Ultimately, of course, the real win for developers is that there’s all this great free and open source software out there, which is solving so many application infrastructure & “plumbing” problems to allow developers to focus on what really matters for their applications.
Chris Engelbert: Quickly coming back to the use cases. As you’re living in London, the city of banks, can you see any other common use cases that would benefit from combining the best of both worlds?

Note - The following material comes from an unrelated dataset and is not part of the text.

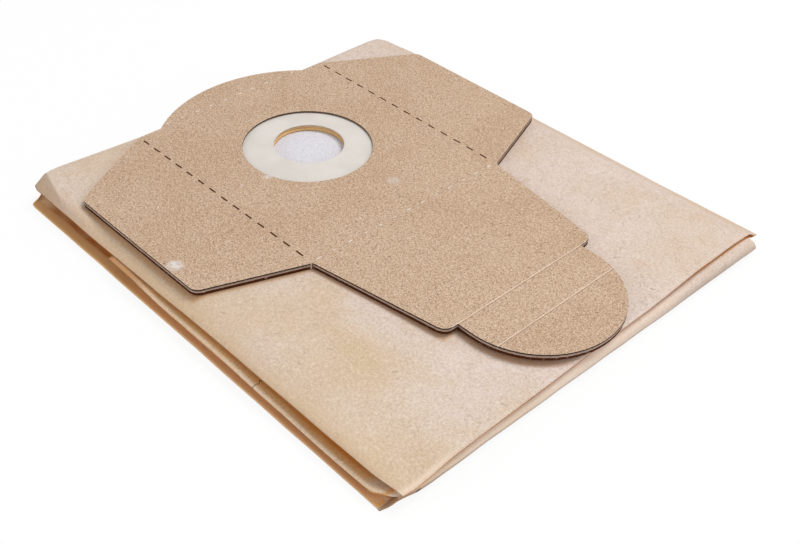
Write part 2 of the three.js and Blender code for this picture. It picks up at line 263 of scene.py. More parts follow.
def middle_station(x):
    down = clamp01((ROLL_CENTRE_X - x) / (ROLL_CENTRE_X - TAPER_X))
    open_out = smooth(ROLL_CENTRE_X - x, 0, ROLL_OPENING)
    sealed = clamp01((TAIL_TAPER_X - x) / TAPER_LENGTH)
    return dict(x=x, z=lerp(lerp(ROLL_TOP_Z, MIDDLE_LAYER_Z, down), TAIL_Z, sealed),
                angle=2 * math.pi, widths=(along(x, MIDDLE_LEFT), along(x, MIDDLE_RIGHT)),
                half_thick=lerp(LOWER_HALF_THICK, SEAM_HALF_THICK, sealed),
                profiles=(mixed(INSIDE, HOLLOW, open_out), INSIDE), layer="middle", share=1.0,
                sag=along(x, MIDDLE_SIDE_SAG), **askew(x))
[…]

Ben Evans: I can see a lot of “traditional” risk and operational analytic applications that I think could be taking an interest in Jet. Spark is of course already getting a foothold in banks (but the ones I deal with tend to have an existing Hadoop footprint, which I think will be around for a while yet). With banks’ emphasis on event-driven analytics as well as relentless performance requirements, I think it should be a great opportunity for both Jet and Spark to make some real footprint – although probably for slightly distinct use cases.
Chris Engelbert: Thank you very much for your time, is there anything else you like to share with the Hazelcast community?
Ben Evans: I’m hoping that we might release an update to BetLeopard soon, which brings in Jet so that people can see the two approaches side-by-side. Who knows – maybe we’ll call it “JetLeopard” – so watch this space.